The shiva call was a totally different shiva call than the others I had been to. Sharon Leibovich had been in the police force for over 20 years. His wife Sivan was sitting shiva in the lobby of a building nearby. They had five children ranging from 5-year-old twins (Ella and Nili) to an 18-year-old who was drafting into the army next month. They lived in Avshalom, a small community of 150 families near the Gaza border.
Sharon was working as a policeman at the music festival. When the first siren went off Shabbat morning Sivan got a text from her husband, “It’s all ok. We are just getting things in order here.” It was the last text she got from him. For an entire week she had no idea if he was taken hostage or killed. She wasn’t sure what she was hoping for.
Why was she in Carmei Gat? She was sitting shiva in the lobby of a building where someone gave her family an apartment to live in for a week. She and her family had nowhere to live as everyone from Avshalom was evacuated.

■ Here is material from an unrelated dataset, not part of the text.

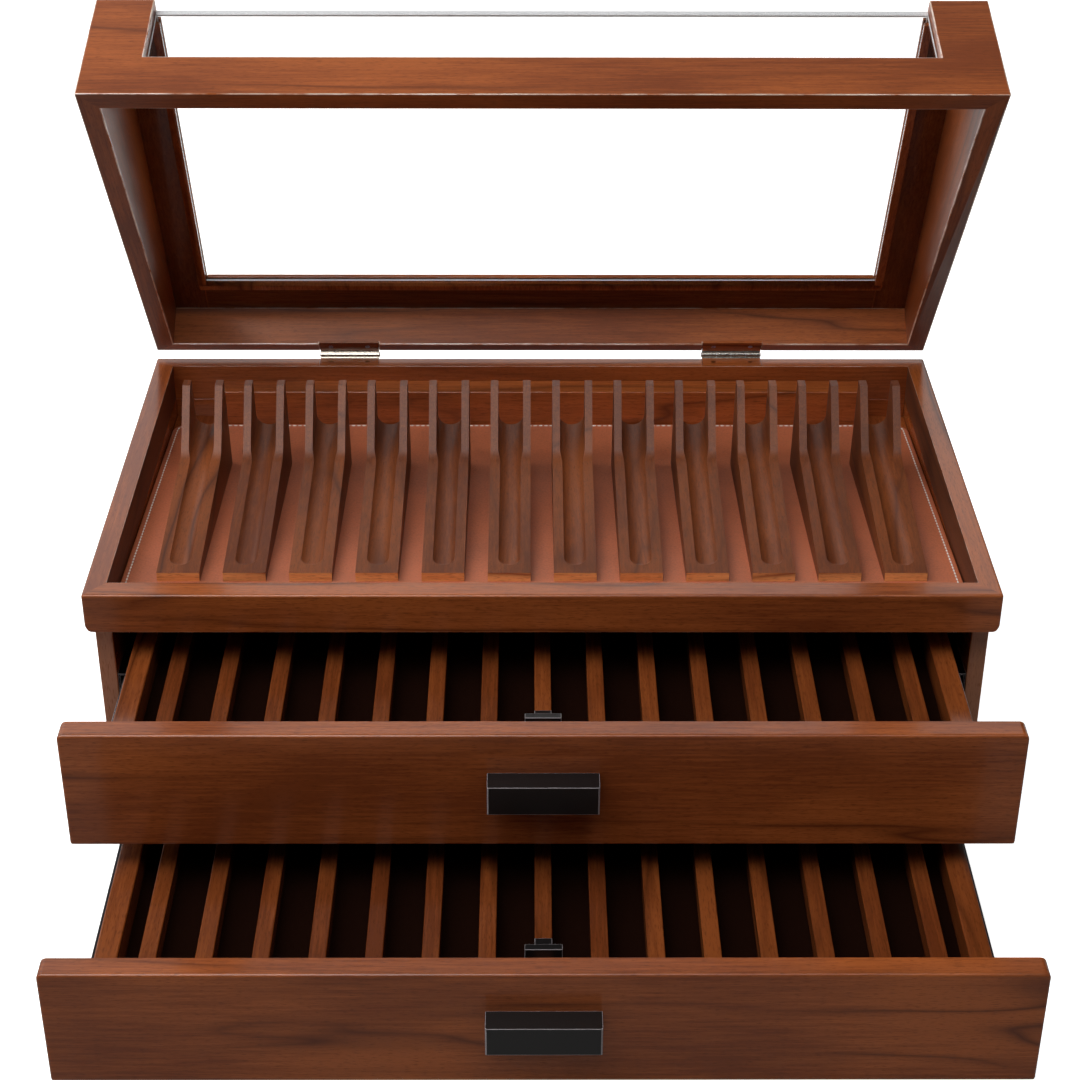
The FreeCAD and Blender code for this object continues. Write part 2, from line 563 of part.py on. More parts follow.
def build_lid_frame():
    """Two stiles and a back rail on top of the walls, rebated underneath for the glass."""
    front_top = board_point("lid_front_wall", "0")
    for label, mirror in (("lid_stile_left", -1), ("lid_stile_right", 1)):
        outline = [board_point("lid_front_wall", "frame_wall"), (BACK_Y, top_plane(BACK_Y, "frame_wall")),
                   (BACK_Y, top_plane(BACK_Y, "0")), front_top]
        low_x = "-chest_width/2" if mirror < 0 else WINDOW_HALF
        bar = extruded(label + "_bar", outline, low_x, "stile_width")
        outline = [board_point("lid_front_wall", "frame_lip"), (BACK_Y, top_plane(BACK_Y, "frame_lip")),
                   (BACK_Y, top_plane(BACK_Y, "0")), front_top]
        low_x = f"-{WINDOW_HALF}" if mirror < 0 else OPENING_HALF
        lip = extruded(label + "_lip", outline, low_x, "glass_rebate")
        swing(label, fuse(label + "_whole", bar, lip))

    rail_front = f"({BACK_Y} - back_rail_depth)"
    rebate = f"({rail_front} + glass_rebate)"
    outline = [(rail_front, top_plane(rail_front, "frame_lip")), (rebate, top_plane(rebate, "frame_lip")),
               (rebate, top_plane(rebate, "frame_wall")), (BACK_Y, top_plane(BACK_Y, "frame_wall")),
               (BACK_Y, top_plane(BACK_Y, "0")), (rail_front, top_plane(rail_front, "0"))]
    rail = extruded("lid_rail_mid", outline, f"-{OPENING_HALF}", f"(2*{OPENING_HALF})")
    ends = []
    for name, low_x in (("lid_rail_end_left", f"-{WINDOW_HALF}"), ("lid_rail_end_right", OPENING_HALF)):
        outline = [(rebate, top_plane(rebate, "frame_lip")), (rebate, top_plane(rebate, "frame_wall")),
                   (BACK_Y, top_plane(BACK_Y, "frame_wall")), (BACK_Y, top_plane(BACK_Y, "frame_lip"))]
        ends.append(extruded(name, outline, low_x, "glass_rebate"))
    swing("lid_rail_back", fuse("lid_rail_whole", rail, *ends))


def build_glass():
    """Top pane in the rebate, front pane in the window, and the bead under the top pane's edge."""
    over = "frame_lip"
    under = "(frame_lip + glass_thickness)"
    half = f"({WINDOW_HALF} - glass_clearance)"
    rebate = f"({BACK_Y} - back_rail_depth + glass_rebate - glass_clearance)"
    outline = [board_point("front_glass_setback", under), (rebate, top_plane(rebate, under)),
               (rebate, top_plane(rebate, over)), board_point("front_glass_setback", over)]
    swing("glass_top", extruded("glass_top_pane", outline, f"-{half}", f"(2*{half})"))

    foot = "(window_sill + glass_clearance)"
    low_share = f"({foot}/lid_front_height)"
    near = f"({FRONT_Y} + front_glass_setback + lid_front_lean*{low_share})"
    low_z = f"({LID_BASE} + {foot})"
    gap = f"({under} + glass_clearance)"
    outline = [(near, low_z), (f"({near} + glass_thickness)", low_z),
               board_point("(front_glass_setback + glass_thickness)", gap),
               board_point("front_glass_setback", gap)]
    swing("glass_front", extruded("glass_front_pane", outline, f"-{half}", f"(2*{half})"))

    top = "frame_wall"
    low = "(frame_wall + bead_height)"
    bead_back = f"({BACK_Y} - back_rail_depth)"
    side = [board_point("(lid_front_wall + glass_clearance)", low), (bead_back, top_plane(bead_back, low)),
            (bead_back, top_plane(bead_back, top)), board_point("(lid_front_wall + glass_clearance)", top)]
    far = f"({bead_back} + bead_width)"
    rear = [(bead_back, top_plane(bead_back, low)), (far, top_plane(far, low)),
            (far, top_plane(far, top)), (bead_back, top_plane(bead_back, top))]
    width = f"(2*({OPENING_HALF} + bead_width))"
    beads = [extruded("bead_left", side, f"(-{OPENING_HALF} - bead_width)", "bead_width"),
             extruded("bead_right", side, OPENING_HALF, "bead_width"),
             extruded("bead_rear", rear, f"(-{OPENING_HALF} - bead_width)", width)]
    swing("glass_beads", *beads)


# ---------------------------------------------------------------- hinges

def leaf_recesses(owner, low_z):
    """Shallow housings for the two leaves of one board."""
    length = f"({KNUCKLES}*knuckle_length + 2*leaf_play)"
    return [box(f"recess_{owner}{i}", (f"({side}*{HINGE_CENTRE} - {length}/2)",
                                       f"({BACK_Y} - leaf_depth - leaf_play)", low_z),
                (length, "(leaf_depth + leaf_play + 1)", "(leaf_thickness + 1)"))
            for i, side in enumerate((-1, 1))]


def hinge_leaf(name, centre, low_z, first):
    """Leaf plate with every second knuckle of the barrel, bored for the pin."""
    start = f"({centre} - {KNUCKLES}*knuckle_length/2)"
    plate = box(name + "_plate", (start, f"({BACK_Y} - leaf_depth)", low_z),
                (f"({KNUCKLES}*knuckle_length)",
                 f"(leaf_depth + pin_setback - barrel_diameter/2 - leaf_play)",
                 "leaf_thickness"))
    solids = [plate]
    for index in range(first, KNUCKLES, 2):
        x = f"({start} + {index}*knuckle_length + knuckle_play/2)"
        length = "(knuckle_length - knuckle_play)"
        solids.append(rod(f"{name}_knuckle{index}", (x, PIN_Y, PIN_Z), "barrel_diameter", length, "+x"))
        solids.append(box(f"{name}_strap{index}", (x, f"({BACK_Y} - leaf_depth)", low_z),
                          (length, "(leaf_depth + pin_setback)", "leaf_thickness")))
    bore = rod(name + "_bore", (f"({start} - 1)", PIN_Y, PIN_Z), "(pin_diameter + pin_play)",
               f"({KNUCKLES}*knuckle_length + 2)", "+x")
    return cut(name, fuse(name + "_solid", *solids), bore)


def leaf_screws(name):
    """Wood screws through the leaves: down into the rim, or up into the lid for names that start with lid."""
    low = LID_BASE if name.startswith("lid") else "(body_height - leaf_screw_length)"
    middle_y = f"({BACK_Y} - leaf_depth/2)"
    return [faceted(name, (f"({side}*{HINGE_CENTRE} + {step}*leaf_screw_spacing/2)", middle_y, low),
                    "leaf_screw_diameter", "leaf_screw_length", "+z") for side in (-1, 1) for step in (-1, 1)]


def build_hinges():
    """Two butt hinges let into the rim and the lid; the pins lie behind the back face."""
    for board, low_z, first in (("rim", "(body_height - leaf_thickness)", 1), ("lid", LID_BASE, 0)):
        leaves = []
        for i, side in enumerate((-1, 1)):
            leaves.append(hinge_leaf(f"{board}_leaf{i}", f"({side}*{HINGE_CENTRE})", low_z, first))
        if board == "rim":
            group("hinge_leaves_rim", leaves)
            group("hinge_screws_rim", leaf_screws("rim_screw"))
        else:
            swing("hinge_leaves_lid", *leaves)
            swing("hinge_screws_lid", *leaf_screws("lid_screw"))
    length = f"({KNUCKLES}*knuckle_length + 1)"
    group("hinge_pins", [rod("hinge_pin", (f"({side}*{HINGE_CENTRE} - {length}/2)", PIN_Y, PIN_Z),
                             "pin_diameter", length, "+x") for side in (-1, 1)])


# ---------------------------------------------------------------- checks and export

def check_document():
    """Stop if any object failed to compute or any sub-part is not a sound solid."""
    doc.recompute()
    for thing in doc.Objects:
        if "Invalid" in thing.State or "Error" in thing.State:
            raise RuntimeError(f"{thing.Label} failed: {thing.State}")
    for piece in pieces:
        shape = piece.Shape
        if shape.isNull() or not shape.isValid() or not shape.Solids:
            raise RuntimeError(f"{piece.Label} is not a valid solid")


def export_parts():
    os.makedirs("parts", exist_ok=True)
    for piece in pieces:
        piece.Shape.exportStep(os.path.join("parts", piece.Label + ".step"))
    print(len(pieces), "nodes,", sum(len(p.Shape.Solids) for p in pieces), "solids")


def main():
    fill_sheet()
    build_carcass()
    build_rim()
    build_tray()
    build_cradles()
    for level in DRAWERS:
        build_drawer(level)
    build_cabinet_slides()
    build_lid_walls()
    build_lid_frame()
    build_glass()
    build_hinges()
    check_document()
    export_parts()


main()
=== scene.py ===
"""Dresses the pen collector chest in lacquered walnut, leather, black metal, nickel and glass."""

import json
import math
import zlib

import bmesh
import bpy
import numpy as np
from bpy.props import FloatProperty, PointerProperty, StringProperty
from mathutils import Matrix, Vector

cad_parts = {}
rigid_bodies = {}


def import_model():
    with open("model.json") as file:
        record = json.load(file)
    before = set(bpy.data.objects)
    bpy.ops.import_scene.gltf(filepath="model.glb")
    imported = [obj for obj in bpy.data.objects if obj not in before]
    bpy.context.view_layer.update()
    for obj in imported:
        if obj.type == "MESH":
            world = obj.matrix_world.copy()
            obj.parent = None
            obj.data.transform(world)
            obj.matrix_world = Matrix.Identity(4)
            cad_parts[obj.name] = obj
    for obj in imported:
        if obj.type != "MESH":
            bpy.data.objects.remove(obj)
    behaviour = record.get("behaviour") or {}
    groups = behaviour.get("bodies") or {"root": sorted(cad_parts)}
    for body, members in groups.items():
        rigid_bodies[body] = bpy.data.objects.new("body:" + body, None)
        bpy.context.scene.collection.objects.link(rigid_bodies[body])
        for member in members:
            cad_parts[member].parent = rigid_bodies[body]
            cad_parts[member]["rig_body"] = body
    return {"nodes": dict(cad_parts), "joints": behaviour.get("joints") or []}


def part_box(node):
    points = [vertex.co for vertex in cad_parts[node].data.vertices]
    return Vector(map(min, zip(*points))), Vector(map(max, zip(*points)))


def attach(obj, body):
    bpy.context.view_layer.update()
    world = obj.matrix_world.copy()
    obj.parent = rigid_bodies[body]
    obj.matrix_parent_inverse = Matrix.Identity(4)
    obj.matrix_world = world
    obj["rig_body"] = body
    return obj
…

Why was this shiva different? The other shivas I went to were in homes with friends and family around. This shiva was totally different. Sivan had no friends around. She was surrounded by two sisters, a member of the Knesset and the rabbi of the town. Sivan has to find a place to live and continue being the caregiver and breadwinner for her family.

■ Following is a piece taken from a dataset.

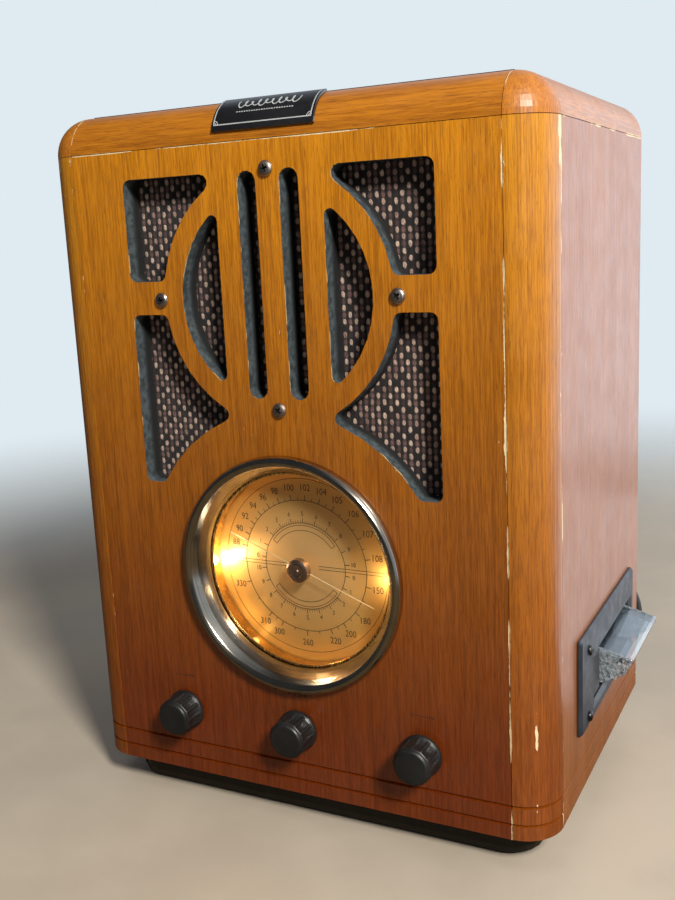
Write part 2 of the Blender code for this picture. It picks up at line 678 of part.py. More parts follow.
def build_controls():
    near = 0.0008
    tuning_near = 0.0025
    build_knob("volume_knob", -KNOB_X, near, KNOB_PLASTIC)
    build_knob("selector_knob", 0.0, near, KNOB_PLASTIC)
    build_knob("tuning_knob", KNOB_X, tuning_near, KNOB_PLASTIC)
    back = FRONT_THICK + 0.0010
    build_shaft("volume_shaft", -KNOB_X, near, back)
    build_shaft("selector_shaft", 0.0, near, back)
    front = tuning_near + KNOB_LENGTH * 0.75 - GAP
    tuning = [(0, front), (SHAFT_R, front), (SHAFT_R, -0.0295), (SPINDLE_R, -0.0300), (SPINDLE_R, -0.0308),
              (SPINDLE_R - 0.0010, -0.0314), (SPINDLE_R - 0.0010, -0.0334), (SPINDLE_R, -0.0340),
              (SPINDLE_R, -0.0348), (0, -0.0348)]
    keep(turned("tuning_shaft", tuning, (KNOB_X, FRONT_Y, KNOB_Z), steps=12), STEEL)
    can = [(0, 0), (0.0118, 0), (0.0118, -0.0095), (0.0105, -0.0110), (0, -0.0110)]
    pot_y = FRONT_Y + back + GAP
    keep(turned("volume_potentiometer", can, (-KNOB_X, pot_y, KNOB_Z), steps=20), ZINC)
    switch = cube("selector_switch", (-0.014, 0.014), (pot_y, pot_y + 0.012), (KNOB_Z - 0.011, KNOB_Z + 0.011))
    keep(bevel(switch, 0.0010, 1), BROWN_PLASTIC)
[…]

There are 1,400 shiva houses in the country since last Sunday. Every person has a story. When I left the shiva to play with my grandson in the park right outside the building I met 5-year-old twin girls playing in the park. One called to the other, Nili. I realized who these children were and I felt sick and distraught. My mind drifted back to my family reunion and how on Oct. 7 not only were 1,400 worlds destroyed but there were tens of thousands of potential lives that will never be. May the mourners of Zion be comforted and may all our soldiers and all Am Yisrael be safe. Am Yisrael Chai.